Return the material below in full and exactly.

Data excerpt
• • • • • • •

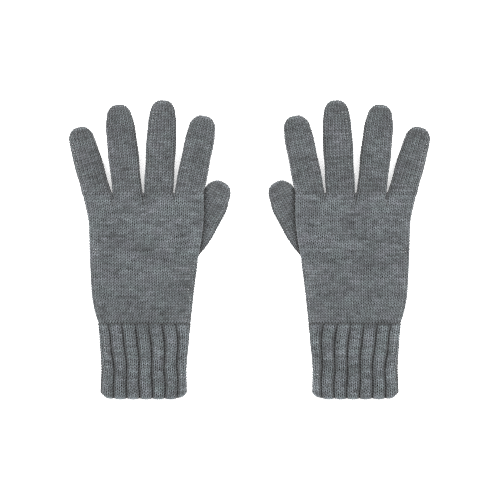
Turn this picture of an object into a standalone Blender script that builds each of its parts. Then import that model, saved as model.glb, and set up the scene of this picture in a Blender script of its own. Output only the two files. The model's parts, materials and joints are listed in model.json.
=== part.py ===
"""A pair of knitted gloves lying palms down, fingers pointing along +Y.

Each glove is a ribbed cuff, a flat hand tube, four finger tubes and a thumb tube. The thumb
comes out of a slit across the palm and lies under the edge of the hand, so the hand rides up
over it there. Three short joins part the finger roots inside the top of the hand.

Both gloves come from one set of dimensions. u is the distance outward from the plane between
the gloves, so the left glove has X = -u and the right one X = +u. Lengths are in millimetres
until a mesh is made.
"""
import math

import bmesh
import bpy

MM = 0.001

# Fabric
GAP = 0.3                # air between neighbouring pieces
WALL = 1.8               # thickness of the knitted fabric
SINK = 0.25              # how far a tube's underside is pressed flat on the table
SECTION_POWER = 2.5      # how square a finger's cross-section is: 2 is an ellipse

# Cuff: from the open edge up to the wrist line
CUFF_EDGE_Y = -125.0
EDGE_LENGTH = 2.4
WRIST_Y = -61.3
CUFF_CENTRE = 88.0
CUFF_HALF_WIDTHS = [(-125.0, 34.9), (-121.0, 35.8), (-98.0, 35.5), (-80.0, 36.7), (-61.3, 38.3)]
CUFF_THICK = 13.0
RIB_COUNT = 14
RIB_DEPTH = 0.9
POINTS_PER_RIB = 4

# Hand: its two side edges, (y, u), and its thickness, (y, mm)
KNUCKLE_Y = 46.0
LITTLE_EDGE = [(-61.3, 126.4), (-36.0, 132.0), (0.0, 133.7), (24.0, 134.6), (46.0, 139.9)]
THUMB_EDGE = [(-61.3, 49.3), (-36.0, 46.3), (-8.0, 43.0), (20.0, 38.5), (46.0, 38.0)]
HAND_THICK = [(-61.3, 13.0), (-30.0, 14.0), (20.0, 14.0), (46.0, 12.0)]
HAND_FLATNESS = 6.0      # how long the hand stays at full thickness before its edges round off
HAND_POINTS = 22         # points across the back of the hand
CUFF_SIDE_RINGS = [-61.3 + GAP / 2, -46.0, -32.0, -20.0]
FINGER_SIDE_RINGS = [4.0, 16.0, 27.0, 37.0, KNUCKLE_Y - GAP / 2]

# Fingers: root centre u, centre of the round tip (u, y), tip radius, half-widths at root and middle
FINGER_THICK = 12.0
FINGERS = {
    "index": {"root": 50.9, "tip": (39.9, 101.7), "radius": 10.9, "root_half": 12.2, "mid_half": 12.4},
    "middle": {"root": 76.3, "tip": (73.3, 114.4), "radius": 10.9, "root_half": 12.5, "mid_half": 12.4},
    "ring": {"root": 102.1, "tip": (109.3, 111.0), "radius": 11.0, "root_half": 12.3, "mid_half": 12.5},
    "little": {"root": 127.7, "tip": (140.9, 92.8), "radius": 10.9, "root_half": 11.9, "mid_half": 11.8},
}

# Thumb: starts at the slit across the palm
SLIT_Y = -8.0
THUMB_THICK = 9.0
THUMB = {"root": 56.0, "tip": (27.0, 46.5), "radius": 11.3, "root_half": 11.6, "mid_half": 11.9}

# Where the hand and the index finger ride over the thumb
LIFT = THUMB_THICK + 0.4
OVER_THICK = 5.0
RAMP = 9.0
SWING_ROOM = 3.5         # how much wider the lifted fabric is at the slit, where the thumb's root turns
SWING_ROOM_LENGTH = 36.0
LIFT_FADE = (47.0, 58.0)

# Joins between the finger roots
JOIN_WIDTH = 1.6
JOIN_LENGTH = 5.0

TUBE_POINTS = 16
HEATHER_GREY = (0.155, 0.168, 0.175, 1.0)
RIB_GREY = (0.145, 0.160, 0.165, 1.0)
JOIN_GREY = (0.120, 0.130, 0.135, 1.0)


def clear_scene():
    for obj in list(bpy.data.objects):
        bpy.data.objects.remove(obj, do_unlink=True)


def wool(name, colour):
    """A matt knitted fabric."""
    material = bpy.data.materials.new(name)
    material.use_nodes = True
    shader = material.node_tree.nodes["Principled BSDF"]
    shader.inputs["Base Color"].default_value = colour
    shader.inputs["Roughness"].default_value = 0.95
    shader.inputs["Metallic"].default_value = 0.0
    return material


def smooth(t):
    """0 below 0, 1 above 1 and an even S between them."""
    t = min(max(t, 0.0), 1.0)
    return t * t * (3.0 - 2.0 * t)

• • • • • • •

Full response
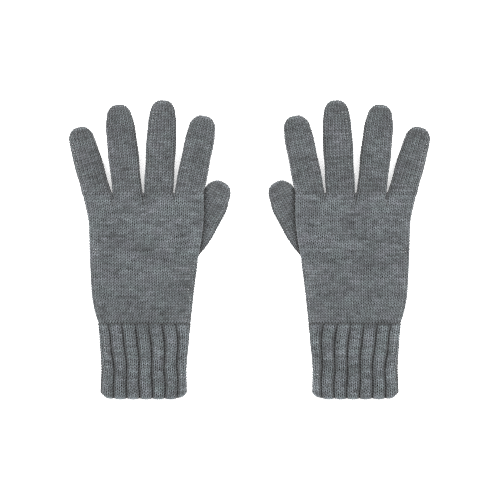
Turn this picture of an object into a standalone Blender script that builds each of its parts. Then import that model, saved as model.glb, and set up the scene of this picture in a Blender script of its own. Output only the two files. The model's parts, materials and joints are listed in model.json.
=== part.py ===
"""A pair of knitted gloves lying palms down, fingers pointing along +Y.

Each glove is a ribbed cuff, a flat hand tube, four finger tubes and a thumb tube. The thumb
comes out of a slit across the palm and lies under the edge of the hand, so the hand rides up
over it there. Three short joins part the finger roots inside the top of the hand.

Both gloves come from one set of dimensions. u is the distance outward from the plane between
the gloves, so the left glove has X = -u and the right one X = +u. Lengths are in millimetres
until a mesh is made.
"""
import math

import bmesh
import bpy

MM = 0.001

# Fabric
GAP = 0.3                # air between neighbouring pieces
WALL = 1.8               # thickness of the knitted fabric
SINK = 0.25              # how far a tube's underside is pressed flat on the table
SECTION_POWER = 2.5      # how square a finger's cross-section is: 2 is an ellipse

# Cuff: from the open edge up to the wrist line
CUFF_EDGE_Y = -125.0
EDGE_LENGTH = 2.4
WRIST_Y = -61.3
CUFF_CENTRE = 88.0
CUFF_HALF_WIDTHS = [(-125.0, 34.9), (-121.0, 35.8), (-98.0, 35.5), (-80.0, 36.7), (-61.3, 38.3)]
CUFF_THICK = 13.0
RIB_COUNT = 14
RIB_DEPTH = 0.9
POINTS_PER_RIB = 4

# Hand: its two side edges, (y, u), and its thickness, (y, mm)
KNUCKLE_Y = 46.0
LITTLE_EDGE = [(-61.3, 126.4), (-36.0, 132.0), (0.0, 133.7), (24.0, 134.6), (46.0, 139.9)]
THUMB_EDGE = [(-61.3, 49.3), (-36.0, 46.3), (-8.0, 43.0), (20.0, 38.5), (46.0, 38.0)]
HAND_THICK = [(-61.3, 13.0), (-30.0, 14.0), (20.0, 14.0), (46.0, 12.0)]
HAND_FLATNESS = 6.0      # how long the hand stays at full thickness before its edges round off
HAND_POINTS = 22         # points across the back of the hand
CUFF_SIDE_RINGS = [-61.3 + GAP / 2, -46.0, -32.0, -20.0]
FINGER_SIDE_RINGS = [4.0, 16.0, 27.0, 37.0, KNUCKLE_Y - GAP / 2]

# Fingers: root centre u, centre of the round tip (u, y), tip radius, half-widths at root and middle
FINGER_THICK = 12.0
FINGERS = {
    "index": {"root": 50.9, "tip": (39.9, 101.7), "radius": 10.9, "root_half": 12.2, "mid_half": 12.4},
    "middle": {"root": 76.3, "tip": (73.3, 114.4), "radius": 10.9, "root_half": 12.5, "mid_half": 12.4},
    "ring": {"root": 102.1, "tip": (109.3, 111.0), "radius": 11.0, "root_half": 12.3, "mid_half": 12.5},
    "little": {"root": 127.7, "tip": (140.9, 92.8), "radius": 10.9, "root_half": 11.9, "mid_half": 11.8},
}

# Thumb: starts at the slit across the palm
SLIT_Y = -8.0
THUMB_THICK = 9.0
THUMB = {"root": 56.0, "tip": (27.0, 46.5), "radius": 11.3, "root_half": 11.6, "mid_half": 11.9}

# Where the hand and the index finger ride over the thumb
LIFT = THUMB_THICK + 0.4
OVER_THICK = 5.0
RAMP = 9.0
SWING_ROOM = 3.5         # how much wider the lifted fabric is at the slit, where the thumb's root turns
SWING_ROOM_LENGTH = 36.0
LIFT_FADE = (47.0, 58.0)

# Joins between the finger roots
JOIN_WIDTH = 1.6
JOIN_LENGTH = 5.0

TUBE_POINTS = 16
HEATHER_GREY = (0.155, 0.168, 0.175, 1.0)
RIB_GREY = (0.145, 0.160, 0.165, 1.0)
JOIN_GREY = (0.120, 0.130, 0.135, 1.0)


def clear_scene():
    for obj in list(bpy.data.objects):
        bpy.data.objects.remove(obj, do_unlink=True)


def wool(name, colour):
    """A matt knitted fabric."""
    material = bpy.data.materials.new(name)
    material.use_nodes = True
    shader = material.node_tree.nodes["Principled BSDF"]
    shader.inputs["Base Color"].default_value = colour
    shader.inputs["Roughness"].default_value = 0.95
    shader.inputs["Metallic"].default_value = 0.0
    return material


def smooth(t):
    """0 below 0, 1 above 1 and an even S between them."""
    t = min(max(t, 0.0), 1.0)
    return t * t * (3.0 - 2.0 * t)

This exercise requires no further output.